If you’re building a RAG system and your first instinct is to spin up a dedicated vector database, slow down. Check whether your existing Postgres instance with pgvector handles the load first. The best architecture is the one with the fewest moving parts that still meets your latency requirements. Add a purpose-built vector store when — and only when — your query patterns demand hybrid filtering, multi-tenancy, or sub-millisecond response times at scale.
Vector databases are the infrastructure layer that makes semantic search real for businesses. Every company sitting on unstructured data — support tickets, contracts, product catalogs — can turn that pile into a searchable asset with embeddings and a vector store. The decision isn’t whether to adopt this technology. The decision is whether you build or buy, and how fast you get your retrieval pipeline production-ready.

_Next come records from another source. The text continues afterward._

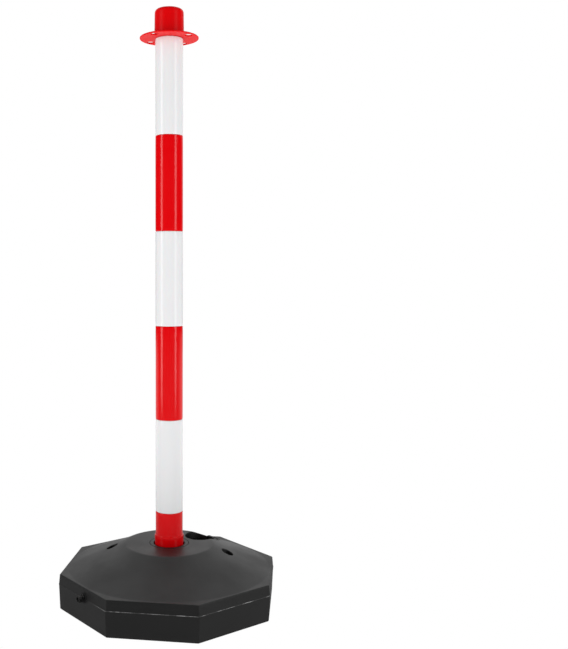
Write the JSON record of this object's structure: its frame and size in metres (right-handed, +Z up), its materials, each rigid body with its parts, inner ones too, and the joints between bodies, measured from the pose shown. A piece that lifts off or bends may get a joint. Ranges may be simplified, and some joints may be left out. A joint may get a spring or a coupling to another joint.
{
  "type": "plastic chain stanchion",
  "caption": "Free-standing plastic chain post: hollow octagonal black foot, red and white plug-together tube, red cap with chain holes in its brim.",
  "frame": {"origin": "centre of the foot's underside, on the ground", "axes": "+Z up along the post, one flat side of the octagonal foot faces -Y"},
  "size_m": [0.311, 0.311, 0.882],
  "materials": {
    "foot_black": "fine moulded texture",
    "insert_black": "satin",
    "stopper_black": "glossy",
    "plug_black": "satin",
    "seal_rubber": "matte",
    "post_red": "smooth semi-gloss",
    "post_white": "smooth semi-gloss",
    "cap_red": "smooth semi-gloss"
  },
  "bodies": {
    "foot": {"base_shell": "foot_black", "socket_insert": "insert_black"},
    "filler_stopper": {"filler_cap": "stopper_black", "filler_seal": "seal_rubber"},
    "drain": {"drain_plug": "plug_black", "drain_seal": "seal_rubber"},
    "post_base": {"post_foot": "post_red"},
    "section_1": {"post_section_1": "post_white"},
    "section_2": {"post_section_2": "post_red"},
    "section_3": {"post_section_3": "post_white"},
    "section_4": {"post_section_4": "post_red"},
    "section_5": {"post_section_5": "post_white"},
    "cap": {"top_cap": "cap_red"}
  },
  "joints": [
    {"name": "filler_stopper_pull", "type": "slide", "parent": "foot", "child": "filler_stopper", "axis": [0, 0, 1], "range_m": [0, 0.025]},
    {"name": "drain_plug_pull", "type": "slide", "parent": "foot", "child": "drain", "axis": [-0.7071, -0.7071, 0], "range_m": [0, 0.02]},
    {"name": "post_lift", "type": "slide", "parent": "foot", "child": "post_base", "axis": [0, 0, 1], "range_m": [0, 0.12]},
    {"name": "section_1_pull", "type": "slide", "parent": "post_base", "child": "section_1", "axis": [0, 0, 1], "range_m": [0, 0.035]},
    {"name": "section_2_pull", "type": "slide", "parent": "section_1", "child": "section_2", "axis": [0, 0, 1], "range_m": [0, 0.035]},
    {"name": "section_3_pull", "type": "slide", "parent": "section_2", "child": "section_3", "axis": [0, 0, 1], "range_m": [0, 0.035]},
    {"name": "section_4_pull", "type": "slide", "parent": "section_3", "child": "section_4", "axis": [0, 0, 1], "range_m": [0, 0.035]},
    {"name": "section_5_pull", "type": "slide", "parent": "section_4", "child": "section_5", "axis": [0, 0, 1], "range_m": [0, 0.035]},
    {"name": "cap_turn", "type": "hinge", "parent": "section_5", "child": "cap", "pos_m": [0, 0, 0.84], "axis": [0, 0, 1], "continuous": true}
  ]
}
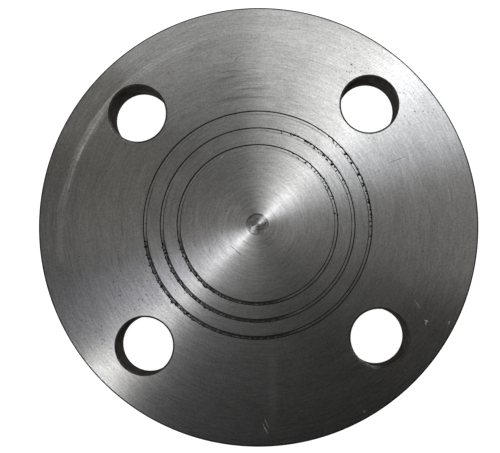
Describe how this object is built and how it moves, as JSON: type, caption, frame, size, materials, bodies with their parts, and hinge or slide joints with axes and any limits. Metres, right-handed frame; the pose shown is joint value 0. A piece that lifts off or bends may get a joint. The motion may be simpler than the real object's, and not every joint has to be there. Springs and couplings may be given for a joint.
{
  "type": "blind flange",
  "caption": "Flat-faced round steel blind flange with bolt holes and ring grooves for a gasket, to close a pipe end.",
  "frame": {"origin": "centre of the flat back face, on the flange's axis, where the plate lies on the floor", "axes": "+Z along the flange's axis, out of the grooved sealing face; the bolt holes straddle X and Y"},
  "size_m": [0.14, 0.14, 0.016],
  "materials": {
    "turned_steel": "bare steel, turned on a lathe, with concentric tool marks and light staining"
  },
  "bodies": {
    "root": {"blind_flange": "turned_steel"}
  },
  "joints": []
}
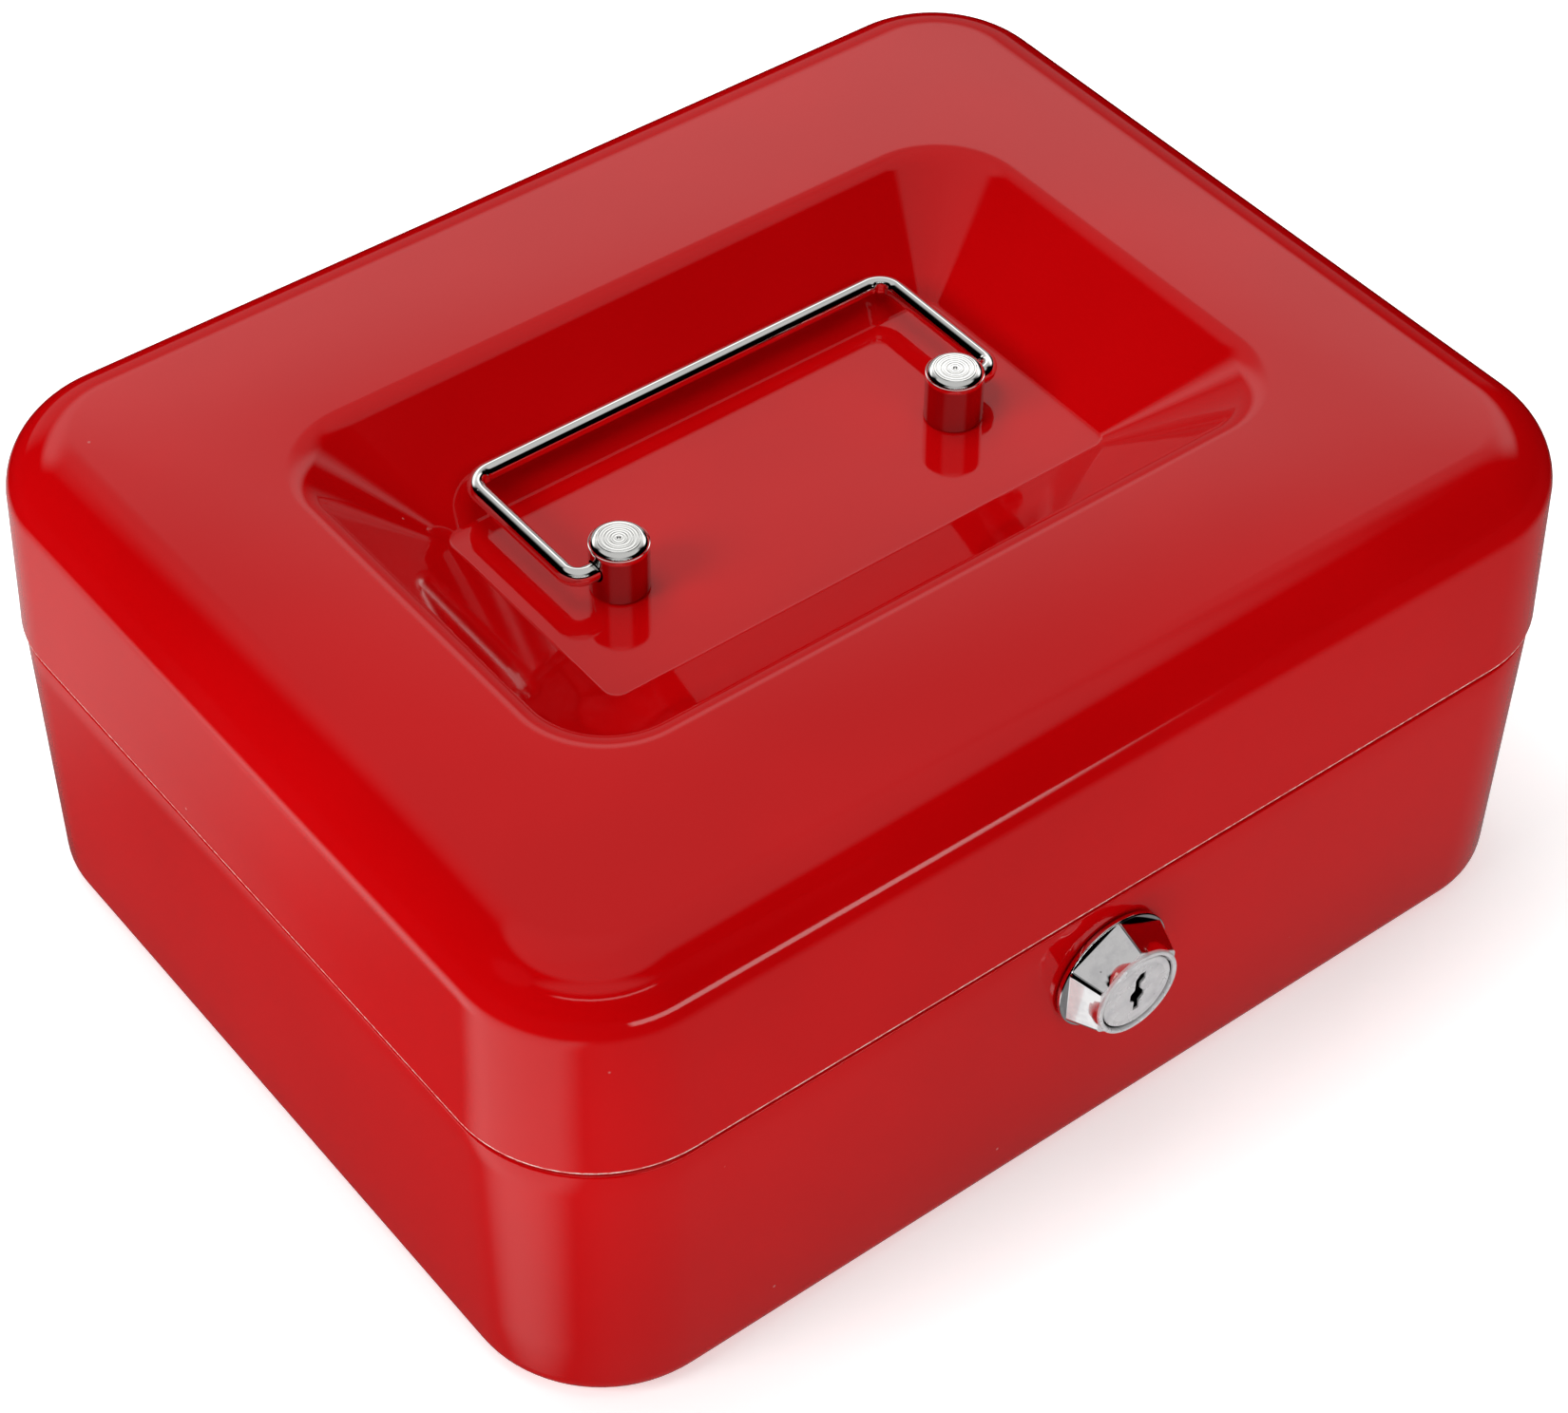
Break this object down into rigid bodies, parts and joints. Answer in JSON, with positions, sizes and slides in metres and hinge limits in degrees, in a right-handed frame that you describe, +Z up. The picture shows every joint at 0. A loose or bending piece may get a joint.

The quiet risk with vector databases is what they make frictionless. When searching by meaning becomes instant and cheap, organizations will index everything — emails, chats, performance reviews. The technical capability to find “semantically similar” content across an entire corpus raises questions about surveillance and consent that most deployment guides skip entirely. Retrieval infrastructure is access infrastructure.